Designed by Dennis Nordman, this table has lots of fun features that make it stand out, including custom speech clips from Elvira, the sexy vamp straight out of Transylvania. It also featured a bony beast with lighted eyes, a coffin that captured balls, a crate with vicious creatures to be released, and an interactive backglass. The goal is to play all the Tales Of Terror modes and then activate Scared Stiff mode and raise the Stiff-O-Meter to level 9 by shooting the right targets. This activated Monster Mutiball and lit all the jackpots. The table has some speech clips lifted from other popular tables, and the dialogue is entertaining. Other notable features included specially-designed Skelton Flippers and a Boogie Man Boogie mode. Interestingly, the Boogie Man Boogie mode was designed to make two boogie men dance during it, but the figurines were never made since the designers feared they would break too easily. The programming for the dancing still exists though, so many collectors have put in their own figurines to activate this feature!
Designed by the mind behind Attack From Mars, this table is very alike in several ways, including the number and placement of important shots, the method for skill shot and multiplier raising, and the main feature in the middle.
The middle of the playfield features a fully animated castle with a lowerable drawbridge and opening gate that shakes and collapses once you storm inside. There are also joust competitions, catapults to fire, peasant revolts, damsels to rescue and two trolls that rise from below the playfield in front of the castle. With assists from Merlins Magic and several multiball madness modes and you get a pinball fit for a King. There is even a video mode where you save citizens from being attacked by crows!
This table was from Stern, and is well-designed and eye catching. It has a distinctive chrome trim, a licensed rock-and-roll soundtrack, and even a rumble feature that simulates the shaking of a real Harley motor. It also has a hand-molded stoplight, three multiball modes, a video mode played on the dot matrix, and even a scale model of a Harley Davidson Fat Boy that does a wheelie to reveal a ball-lock underneath it. The ultimate goal is to travel to all the different cities in the Harley Davidson Cross-Country Tour (which is a real thing that biker groups do), collecting each city’s unique patch and end in Milwaukee to start Milwaukee multiball. Most targets advance you 1 mile at a time towards the next city on the tour, but there are shortcuts and fast lanes to increase the distance. There is also a one-of-a-kind player-controlled up-post that can prevent a ball from draining down the center. Other games have had up-posts but this table is the only one to let the player choose when to make it pop up. This table also features a buy-in system that can let you continue for more credits after losing all your balls!
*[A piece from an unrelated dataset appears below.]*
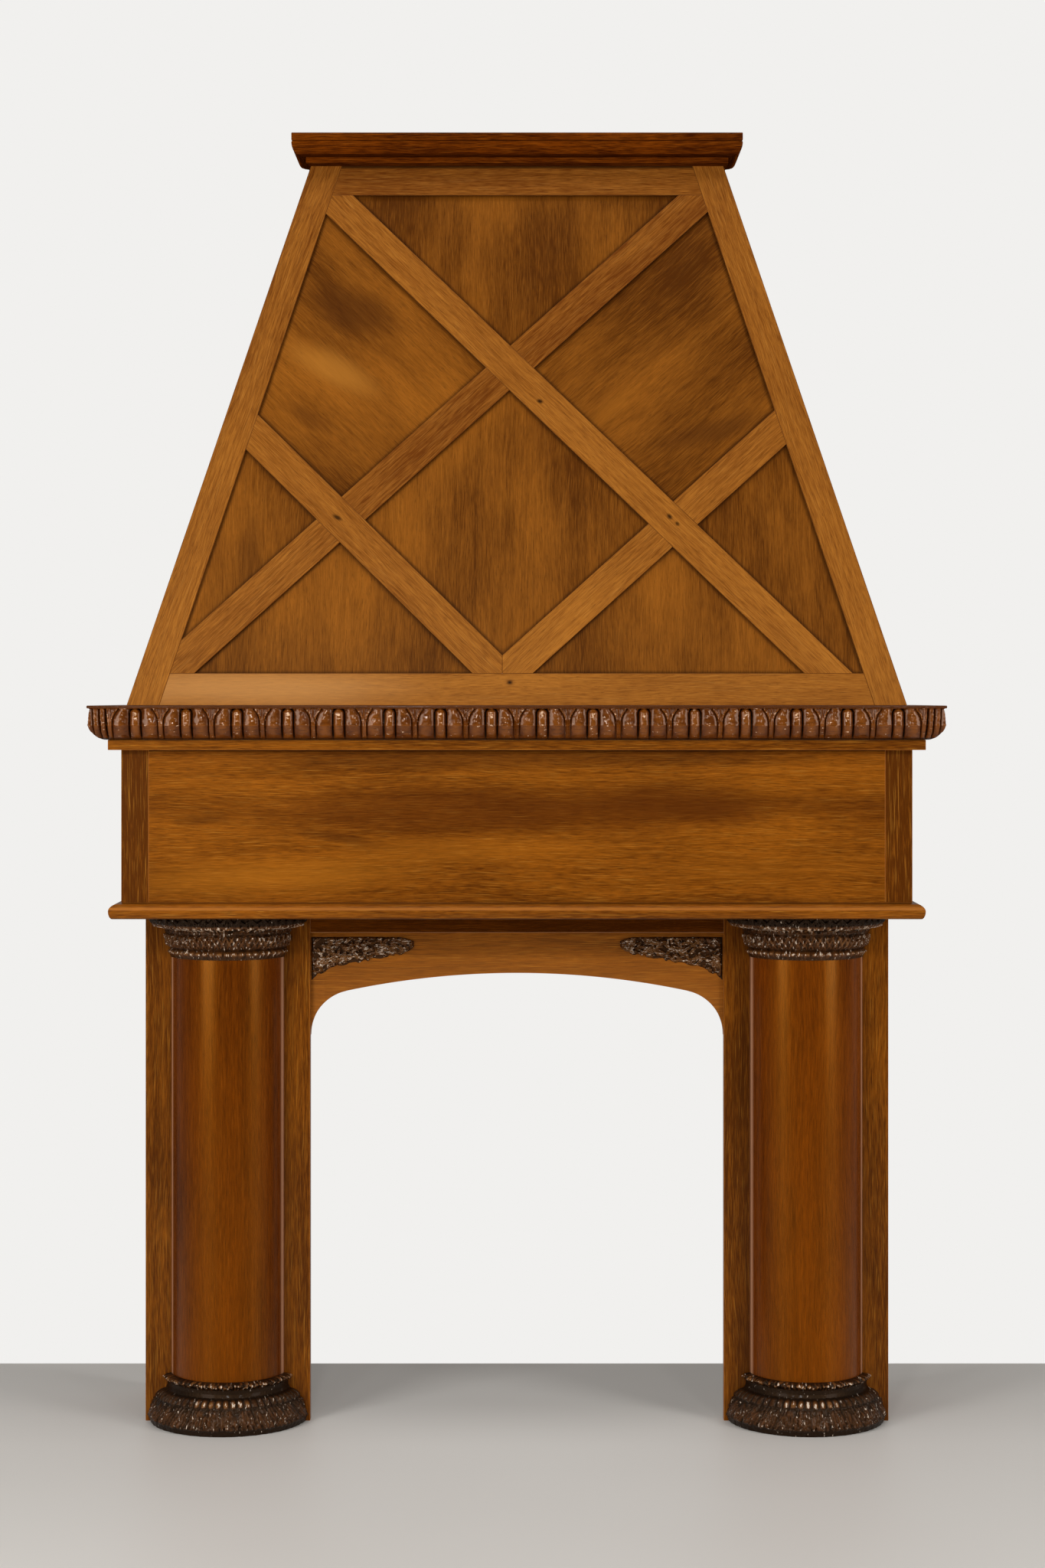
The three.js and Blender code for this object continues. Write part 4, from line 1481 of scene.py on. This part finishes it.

This table is a lot narrower than a standard one. That has lead some to believe that it is boring. In truth, it is actually quite thrilling. The narrow design allows for faster gameplay and the timer-based structure keeps competitive play going strong. This table puts you in the role of a bank robber looking to collect a stash. That means disabling alarms, breaking into the bank, evading guards, hacking into a computer, making a getaway, and generally all the stuff a classic movie robber would do. The goal is to break into the bank through either the basement, main lobby or roof, then the action moves to the interactive backglass, where you literally play a board game, taking turns with a guard rolling a digital dice to stay ahead of the guard chasing you and get to the center, where you can collect the vault stash. If the guard catches you, you can either pay him off with your points, or give him doughnuts to distract him if you managed to collect some. If you hit the center successfully, you earn a magic token. The Magic Tokens are the table-unique feature, they are deposited from a slot below the dot-matrix and roll down the table glass towards the player. There are 26 different magic tokens to collect, and you can even use them to play the special Assault On The Vault mode, which is a unique mode that was often used as a tie-breaker in many tournaments.
Bar fights are not a great thing, but this table uses legalized ones as the central theme. You play as The Kid who wants to become Pub Champion in this exciting, diverse table. The center has a heavy bag which rotates to reveal a boxer with moving fists when you start a fight. Body blow punches and ramps that let you whack your opponent in the face with the ball make the fights exciting. There are also 13+ different jackpots to collect, three video modes (Card Luck, Poker Night and Blackjack), and unique door prizes. Other unique features include a jump rope where you make the ball hop over a rotating bar with a button-controlled switch, and a speed bag where you control two plastic fists to whack the target with the pinball. There over 10 international opponents to face on your way to becoming Pub Champion, and along the way, you can try to activate Multibrawl (multiball mode) or Bar Fly Fisticuffs, where you fight opponents one after another in a row, with no breaks in between!
This table combines the excitement of watching a Universal monster movie with the fun of a drive-in movie date! It has a couple of licensed songs from the 70s (like Rock Around The Clock), scenes re-created from the movie, and several fun modes, such as Move Your Car and Snack Attack. The goal is to collect the letters to spell F-I-L-M then start the movie and rescue the girl from the creature to collect a jackpot. Along the way, you visit the Snack Bar for food (that gives you point bonuses), get a kiss from your date (which lights extra ball), raise the multipliers (which collects tickets), and even punch out a peeping Tom in the video mode (which can give you a huge score boost). The jet bumpers are placed strategically well, the ramps are fun to shoot, and even a whirlpool for the ball to spin around in during multiball to raise the jackpot!
#1: Black Hole (PBL)
This gottlieb machine is famous for being the first accepted table that cost 50-cents to play, which quickly made it the highest-earning pinball table in history, even topping video cabinets in many locations and breaking earning records everywhere. The table is very unique because it has a lower-surface reversed playing field for the ball visible through a window in the upper level. It also has 5 flippers, sequencing drop targets to increase the lower-field scoring value, and a re-entry tube that transports the ball back to the upper playfield for continuing play. With it’s infinite tunnel backglass lights, unique features and addictive gameplay, this table is considered a classic that was ahead of the time.
There you have it. I will definetely make another pinball list if I remember 10 more fun tables, but for now, I will bid you good-day.